### Work to do
List every line in this data where the string "Blender" occurs.

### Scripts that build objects
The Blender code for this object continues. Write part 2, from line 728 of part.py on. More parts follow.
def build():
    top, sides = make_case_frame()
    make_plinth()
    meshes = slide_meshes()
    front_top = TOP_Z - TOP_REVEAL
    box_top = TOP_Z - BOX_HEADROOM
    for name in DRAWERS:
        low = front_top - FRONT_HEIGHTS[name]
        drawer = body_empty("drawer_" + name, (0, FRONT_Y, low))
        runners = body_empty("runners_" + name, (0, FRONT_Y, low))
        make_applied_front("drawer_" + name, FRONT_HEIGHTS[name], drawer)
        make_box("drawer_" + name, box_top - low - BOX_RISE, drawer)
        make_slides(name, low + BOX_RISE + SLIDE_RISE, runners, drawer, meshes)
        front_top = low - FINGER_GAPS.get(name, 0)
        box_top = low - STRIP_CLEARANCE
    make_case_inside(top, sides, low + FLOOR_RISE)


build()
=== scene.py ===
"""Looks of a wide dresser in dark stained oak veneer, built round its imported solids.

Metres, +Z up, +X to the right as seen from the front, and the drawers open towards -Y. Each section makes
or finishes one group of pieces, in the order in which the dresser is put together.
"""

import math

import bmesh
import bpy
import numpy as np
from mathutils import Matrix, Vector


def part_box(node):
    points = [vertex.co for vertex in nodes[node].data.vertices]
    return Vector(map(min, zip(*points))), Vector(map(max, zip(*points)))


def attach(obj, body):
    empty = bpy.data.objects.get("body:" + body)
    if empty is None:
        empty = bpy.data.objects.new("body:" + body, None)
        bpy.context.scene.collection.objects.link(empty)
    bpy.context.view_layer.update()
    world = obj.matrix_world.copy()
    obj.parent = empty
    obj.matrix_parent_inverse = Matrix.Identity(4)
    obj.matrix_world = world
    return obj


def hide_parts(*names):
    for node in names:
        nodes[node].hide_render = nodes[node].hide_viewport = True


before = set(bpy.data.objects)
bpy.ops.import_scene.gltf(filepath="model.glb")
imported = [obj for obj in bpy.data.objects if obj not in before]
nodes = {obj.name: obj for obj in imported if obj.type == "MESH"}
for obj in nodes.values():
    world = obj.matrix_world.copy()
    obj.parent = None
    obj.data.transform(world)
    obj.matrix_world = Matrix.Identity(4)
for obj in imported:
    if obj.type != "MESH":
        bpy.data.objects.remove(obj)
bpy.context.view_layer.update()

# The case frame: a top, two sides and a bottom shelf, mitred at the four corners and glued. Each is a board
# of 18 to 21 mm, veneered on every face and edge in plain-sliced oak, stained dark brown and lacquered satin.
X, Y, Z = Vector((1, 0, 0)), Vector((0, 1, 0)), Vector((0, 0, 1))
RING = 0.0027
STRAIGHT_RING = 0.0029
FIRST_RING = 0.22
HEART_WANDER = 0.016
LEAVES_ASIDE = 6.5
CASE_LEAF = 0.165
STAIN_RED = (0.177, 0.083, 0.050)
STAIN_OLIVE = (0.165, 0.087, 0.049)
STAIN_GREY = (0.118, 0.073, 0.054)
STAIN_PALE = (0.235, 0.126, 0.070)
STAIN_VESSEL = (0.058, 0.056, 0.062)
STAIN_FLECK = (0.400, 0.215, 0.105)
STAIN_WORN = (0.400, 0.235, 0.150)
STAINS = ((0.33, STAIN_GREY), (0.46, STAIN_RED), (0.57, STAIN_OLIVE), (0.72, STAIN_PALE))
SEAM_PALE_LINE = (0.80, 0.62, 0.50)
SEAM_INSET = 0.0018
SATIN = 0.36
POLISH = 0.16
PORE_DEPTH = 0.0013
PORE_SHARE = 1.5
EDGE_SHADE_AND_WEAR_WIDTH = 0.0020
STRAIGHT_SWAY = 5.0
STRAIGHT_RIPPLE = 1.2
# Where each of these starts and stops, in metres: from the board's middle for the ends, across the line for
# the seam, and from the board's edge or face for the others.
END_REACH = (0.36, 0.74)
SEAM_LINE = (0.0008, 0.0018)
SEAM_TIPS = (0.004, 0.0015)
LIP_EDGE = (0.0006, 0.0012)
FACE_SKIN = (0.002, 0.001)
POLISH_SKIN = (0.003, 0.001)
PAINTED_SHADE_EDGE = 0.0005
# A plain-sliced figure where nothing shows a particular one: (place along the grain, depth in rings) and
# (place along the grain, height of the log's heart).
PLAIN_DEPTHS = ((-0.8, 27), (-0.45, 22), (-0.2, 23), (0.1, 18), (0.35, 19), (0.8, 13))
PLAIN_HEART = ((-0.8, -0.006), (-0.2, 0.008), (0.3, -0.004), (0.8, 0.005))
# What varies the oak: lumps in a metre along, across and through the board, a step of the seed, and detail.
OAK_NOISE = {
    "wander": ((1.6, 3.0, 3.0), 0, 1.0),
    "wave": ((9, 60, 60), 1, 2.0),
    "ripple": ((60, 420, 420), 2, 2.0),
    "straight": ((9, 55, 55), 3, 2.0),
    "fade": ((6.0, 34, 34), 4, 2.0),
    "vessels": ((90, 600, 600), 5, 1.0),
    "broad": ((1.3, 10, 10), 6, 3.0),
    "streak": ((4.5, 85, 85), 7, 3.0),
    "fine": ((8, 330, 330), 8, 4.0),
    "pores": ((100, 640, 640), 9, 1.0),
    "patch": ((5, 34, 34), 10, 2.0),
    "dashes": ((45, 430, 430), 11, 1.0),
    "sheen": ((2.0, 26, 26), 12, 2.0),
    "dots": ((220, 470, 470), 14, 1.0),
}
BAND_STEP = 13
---
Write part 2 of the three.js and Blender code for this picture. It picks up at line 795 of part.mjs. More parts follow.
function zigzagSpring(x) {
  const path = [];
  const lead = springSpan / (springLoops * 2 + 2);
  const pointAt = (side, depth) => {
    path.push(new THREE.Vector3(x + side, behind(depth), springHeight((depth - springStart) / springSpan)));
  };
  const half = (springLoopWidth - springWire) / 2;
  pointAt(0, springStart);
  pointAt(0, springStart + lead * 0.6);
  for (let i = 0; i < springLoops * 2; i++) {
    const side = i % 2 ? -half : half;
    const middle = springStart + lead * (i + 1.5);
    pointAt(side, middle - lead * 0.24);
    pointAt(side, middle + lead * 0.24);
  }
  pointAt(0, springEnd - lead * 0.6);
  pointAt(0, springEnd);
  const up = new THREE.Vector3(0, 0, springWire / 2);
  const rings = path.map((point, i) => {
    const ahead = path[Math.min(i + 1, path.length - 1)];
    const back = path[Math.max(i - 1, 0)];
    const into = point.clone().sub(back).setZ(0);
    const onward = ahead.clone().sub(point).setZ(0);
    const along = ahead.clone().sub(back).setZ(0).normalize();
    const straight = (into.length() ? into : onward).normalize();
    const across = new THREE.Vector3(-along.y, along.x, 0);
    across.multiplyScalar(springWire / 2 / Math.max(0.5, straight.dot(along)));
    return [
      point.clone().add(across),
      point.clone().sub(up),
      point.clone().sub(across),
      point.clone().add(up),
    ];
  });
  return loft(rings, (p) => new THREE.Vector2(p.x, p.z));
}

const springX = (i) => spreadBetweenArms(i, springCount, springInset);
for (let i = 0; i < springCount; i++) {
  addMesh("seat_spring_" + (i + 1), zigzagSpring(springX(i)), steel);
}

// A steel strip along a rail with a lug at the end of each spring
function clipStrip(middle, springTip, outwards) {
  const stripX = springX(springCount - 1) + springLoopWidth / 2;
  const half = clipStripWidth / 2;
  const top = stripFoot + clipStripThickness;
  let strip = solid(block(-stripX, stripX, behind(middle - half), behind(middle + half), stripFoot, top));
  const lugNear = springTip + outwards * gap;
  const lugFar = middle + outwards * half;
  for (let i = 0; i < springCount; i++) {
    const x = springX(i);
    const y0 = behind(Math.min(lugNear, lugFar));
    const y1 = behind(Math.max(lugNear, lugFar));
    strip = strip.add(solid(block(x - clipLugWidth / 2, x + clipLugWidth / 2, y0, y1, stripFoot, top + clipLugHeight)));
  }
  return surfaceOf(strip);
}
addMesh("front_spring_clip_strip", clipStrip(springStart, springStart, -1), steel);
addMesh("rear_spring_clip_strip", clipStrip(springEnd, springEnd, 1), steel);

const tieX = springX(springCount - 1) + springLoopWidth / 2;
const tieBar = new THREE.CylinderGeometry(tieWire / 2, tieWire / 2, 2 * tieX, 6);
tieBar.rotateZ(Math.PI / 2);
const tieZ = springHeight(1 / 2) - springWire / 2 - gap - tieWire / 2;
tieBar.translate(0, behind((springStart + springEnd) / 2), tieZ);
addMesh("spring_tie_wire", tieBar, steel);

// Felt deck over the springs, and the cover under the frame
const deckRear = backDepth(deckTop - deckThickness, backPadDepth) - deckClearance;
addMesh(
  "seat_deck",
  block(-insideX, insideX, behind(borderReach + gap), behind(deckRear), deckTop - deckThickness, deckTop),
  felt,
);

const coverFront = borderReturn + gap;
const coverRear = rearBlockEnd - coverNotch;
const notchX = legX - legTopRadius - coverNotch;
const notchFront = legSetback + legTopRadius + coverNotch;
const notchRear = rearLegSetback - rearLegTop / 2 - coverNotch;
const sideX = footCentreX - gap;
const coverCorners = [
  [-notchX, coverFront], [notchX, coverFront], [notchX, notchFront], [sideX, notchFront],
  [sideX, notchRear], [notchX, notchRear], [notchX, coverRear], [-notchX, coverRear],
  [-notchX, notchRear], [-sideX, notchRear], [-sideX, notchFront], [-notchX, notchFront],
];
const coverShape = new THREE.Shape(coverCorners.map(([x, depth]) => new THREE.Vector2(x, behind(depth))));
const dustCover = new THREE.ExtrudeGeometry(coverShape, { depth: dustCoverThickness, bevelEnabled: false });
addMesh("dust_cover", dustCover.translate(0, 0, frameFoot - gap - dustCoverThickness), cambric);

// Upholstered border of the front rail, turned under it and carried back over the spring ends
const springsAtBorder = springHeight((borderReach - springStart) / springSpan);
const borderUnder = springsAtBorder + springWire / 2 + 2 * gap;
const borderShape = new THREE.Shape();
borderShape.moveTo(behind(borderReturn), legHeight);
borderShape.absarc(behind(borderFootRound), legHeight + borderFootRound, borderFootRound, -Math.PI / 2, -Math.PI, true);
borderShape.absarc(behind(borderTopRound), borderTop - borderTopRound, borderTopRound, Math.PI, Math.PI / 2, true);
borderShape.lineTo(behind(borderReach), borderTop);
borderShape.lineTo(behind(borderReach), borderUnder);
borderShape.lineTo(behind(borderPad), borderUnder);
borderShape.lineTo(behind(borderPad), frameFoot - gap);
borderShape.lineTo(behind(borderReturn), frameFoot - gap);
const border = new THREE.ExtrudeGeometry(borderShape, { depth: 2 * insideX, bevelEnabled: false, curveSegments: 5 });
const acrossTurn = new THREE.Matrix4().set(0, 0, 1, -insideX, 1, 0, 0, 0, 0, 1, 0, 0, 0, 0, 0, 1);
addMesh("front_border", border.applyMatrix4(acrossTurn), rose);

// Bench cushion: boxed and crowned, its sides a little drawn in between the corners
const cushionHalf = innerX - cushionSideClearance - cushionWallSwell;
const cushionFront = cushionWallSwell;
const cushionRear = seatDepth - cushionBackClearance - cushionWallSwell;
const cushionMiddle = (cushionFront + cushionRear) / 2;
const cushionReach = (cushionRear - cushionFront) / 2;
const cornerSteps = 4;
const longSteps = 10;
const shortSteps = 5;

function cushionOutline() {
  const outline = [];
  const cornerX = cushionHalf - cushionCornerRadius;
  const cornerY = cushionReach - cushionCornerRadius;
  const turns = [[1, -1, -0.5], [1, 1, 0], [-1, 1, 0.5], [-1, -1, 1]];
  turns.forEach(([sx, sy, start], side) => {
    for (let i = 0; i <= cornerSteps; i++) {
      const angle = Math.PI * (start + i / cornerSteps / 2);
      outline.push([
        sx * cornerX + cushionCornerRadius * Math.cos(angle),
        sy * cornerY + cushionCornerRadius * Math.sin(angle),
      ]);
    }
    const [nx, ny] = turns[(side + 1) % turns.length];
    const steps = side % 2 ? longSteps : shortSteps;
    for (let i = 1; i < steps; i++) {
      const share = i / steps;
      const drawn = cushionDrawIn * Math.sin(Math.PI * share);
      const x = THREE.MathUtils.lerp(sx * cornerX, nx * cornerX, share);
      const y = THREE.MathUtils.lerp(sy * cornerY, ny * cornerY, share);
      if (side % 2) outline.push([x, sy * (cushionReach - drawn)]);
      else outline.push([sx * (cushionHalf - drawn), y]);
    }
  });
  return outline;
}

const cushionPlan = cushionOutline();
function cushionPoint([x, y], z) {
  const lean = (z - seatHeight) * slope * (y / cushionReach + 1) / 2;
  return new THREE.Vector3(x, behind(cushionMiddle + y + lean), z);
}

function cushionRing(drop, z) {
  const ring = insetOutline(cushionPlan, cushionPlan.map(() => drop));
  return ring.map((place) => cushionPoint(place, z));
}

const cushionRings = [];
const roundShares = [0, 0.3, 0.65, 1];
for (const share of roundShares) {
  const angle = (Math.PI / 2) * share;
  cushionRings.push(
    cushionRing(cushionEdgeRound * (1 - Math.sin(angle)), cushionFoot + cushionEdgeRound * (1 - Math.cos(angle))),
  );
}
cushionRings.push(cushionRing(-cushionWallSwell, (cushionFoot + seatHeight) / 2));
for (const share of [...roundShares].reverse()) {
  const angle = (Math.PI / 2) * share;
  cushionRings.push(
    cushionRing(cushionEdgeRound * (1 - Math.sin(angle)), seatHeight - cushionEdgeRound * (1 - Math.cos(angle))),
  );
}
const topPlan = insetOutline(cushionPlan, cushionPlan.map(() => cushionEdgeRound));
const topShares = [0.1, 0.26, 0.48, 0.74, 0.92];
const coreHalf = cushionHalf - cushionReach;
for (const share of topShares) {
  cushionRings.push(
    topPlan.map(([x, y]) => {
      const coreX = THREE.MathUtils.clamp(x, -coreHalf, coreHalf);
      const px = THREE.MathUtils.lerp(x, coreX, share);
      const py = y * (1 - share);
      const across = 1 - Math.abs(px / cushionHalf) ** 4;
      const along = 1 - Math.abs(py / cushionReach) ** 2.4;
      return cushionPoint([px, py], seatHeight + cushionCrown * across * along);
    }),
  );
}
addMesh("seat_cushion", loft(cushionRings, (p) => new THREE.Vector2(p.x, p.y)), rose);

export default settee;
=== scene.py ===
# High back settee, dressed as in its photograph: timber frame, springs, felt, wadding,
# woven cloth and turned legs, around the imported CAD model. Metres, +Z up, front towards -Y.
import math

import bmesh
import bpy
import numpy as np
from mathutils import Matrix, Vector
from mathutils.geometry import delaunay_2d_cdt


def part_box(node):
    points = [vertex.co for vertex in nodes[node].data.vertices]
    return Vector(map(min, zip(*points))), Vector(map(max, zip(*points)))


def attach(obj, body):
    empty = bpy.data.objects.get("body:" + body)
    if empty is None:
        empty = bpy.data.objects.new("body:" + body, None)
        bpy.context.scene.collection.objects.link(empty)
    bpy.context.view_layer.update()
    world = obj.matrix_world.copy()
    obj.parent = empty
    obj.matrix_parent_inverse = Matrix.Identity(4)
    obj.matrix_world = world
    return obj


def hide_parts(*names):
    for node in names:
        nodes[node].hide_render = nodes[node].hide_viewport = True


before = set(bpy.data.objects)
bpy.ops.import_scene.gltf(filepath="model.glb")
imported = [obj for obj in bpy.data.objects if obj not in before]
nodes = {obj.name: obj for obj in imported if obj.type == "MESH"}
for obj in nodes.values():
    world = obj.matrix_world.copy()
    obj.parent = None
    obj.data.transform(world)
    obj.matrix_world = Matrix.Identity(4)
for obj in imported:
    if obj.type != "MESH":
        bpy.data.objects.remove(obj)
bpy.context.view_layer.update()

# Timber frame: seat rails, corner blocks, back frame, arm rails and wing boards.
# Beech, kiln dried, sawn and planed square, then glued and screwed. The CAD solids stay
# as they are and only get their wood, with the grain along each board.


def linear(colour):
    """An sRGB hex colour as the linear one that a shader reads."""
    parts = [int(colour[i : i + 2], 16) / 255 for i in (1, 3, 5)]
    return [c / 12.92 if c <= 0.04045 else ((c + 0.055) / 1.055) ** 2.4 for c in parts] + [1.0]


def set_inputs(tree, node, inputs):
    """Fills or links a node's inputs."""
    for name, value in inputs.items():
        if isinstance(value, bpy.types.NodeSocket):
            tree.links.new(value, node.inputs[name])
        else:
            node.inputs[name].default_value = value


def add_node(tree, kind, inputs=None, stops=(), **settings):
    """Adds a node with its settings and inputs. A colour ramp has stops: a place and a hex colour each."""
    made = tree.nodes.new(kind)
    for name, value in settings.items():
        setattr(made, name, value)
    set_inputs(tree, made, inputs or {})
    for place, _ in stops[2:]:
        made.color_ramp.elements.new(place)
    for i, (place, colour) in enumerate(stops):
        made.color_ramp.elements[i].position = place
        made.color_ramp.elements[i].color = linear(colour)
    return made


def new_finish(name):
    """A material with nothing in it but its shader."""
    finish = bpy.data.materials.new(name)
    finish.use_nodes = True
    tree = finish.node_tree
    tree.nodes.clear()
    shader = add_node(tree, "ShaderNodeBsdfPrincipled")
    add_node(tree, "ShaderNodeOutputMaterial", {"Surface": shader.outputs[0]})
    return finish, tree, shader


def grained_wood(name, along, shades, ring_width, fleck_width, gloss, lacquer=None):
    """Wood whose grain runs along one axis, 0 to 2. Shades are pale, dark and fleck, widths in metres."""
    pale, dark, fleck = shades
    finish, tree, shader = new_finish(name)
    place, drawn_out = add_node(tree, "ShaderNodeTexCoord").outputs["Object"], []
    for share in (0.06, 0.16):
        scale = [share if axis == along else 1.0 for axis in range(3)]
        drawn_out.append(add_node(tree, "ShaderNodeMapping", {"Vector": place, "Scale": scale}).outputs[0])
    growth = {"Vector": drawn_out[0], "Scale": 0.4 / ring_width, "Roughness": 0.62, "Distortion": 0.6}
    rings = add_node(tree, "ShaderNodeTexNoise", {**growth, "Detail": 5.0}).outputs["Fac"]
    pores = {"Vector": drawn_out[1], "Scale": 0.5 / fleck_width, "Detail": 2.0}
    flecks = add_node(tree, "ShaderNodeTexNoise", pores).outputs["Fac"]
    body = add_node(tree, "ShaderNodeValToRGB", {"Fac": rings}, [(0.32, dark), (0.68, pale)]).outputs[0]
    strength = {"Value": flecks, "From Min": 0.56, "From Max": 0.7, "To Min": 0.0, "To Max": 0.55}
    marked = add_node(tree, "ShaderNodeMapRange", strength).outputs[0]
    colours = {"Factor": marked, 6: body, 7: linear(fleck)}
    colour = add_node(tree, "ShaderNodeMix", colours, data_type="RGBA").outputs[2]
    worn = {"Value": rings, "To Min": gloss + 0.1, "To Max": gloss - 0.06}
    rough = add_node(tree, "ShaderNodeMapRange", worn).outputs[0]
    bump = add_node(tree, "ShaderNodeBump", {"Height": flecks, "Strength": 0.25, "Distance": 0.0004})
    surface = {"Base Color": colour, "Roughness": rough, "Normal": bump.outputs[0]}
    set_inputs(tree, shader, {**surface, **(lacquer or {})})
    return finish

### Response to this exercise
The Blender code for this object continues. Write part 2, from line 728 of part.py on. More parts follow.
Write part 2 of the three.js and Blender code for this picture. It picks up at line 795 of part.mjs. More parts follow.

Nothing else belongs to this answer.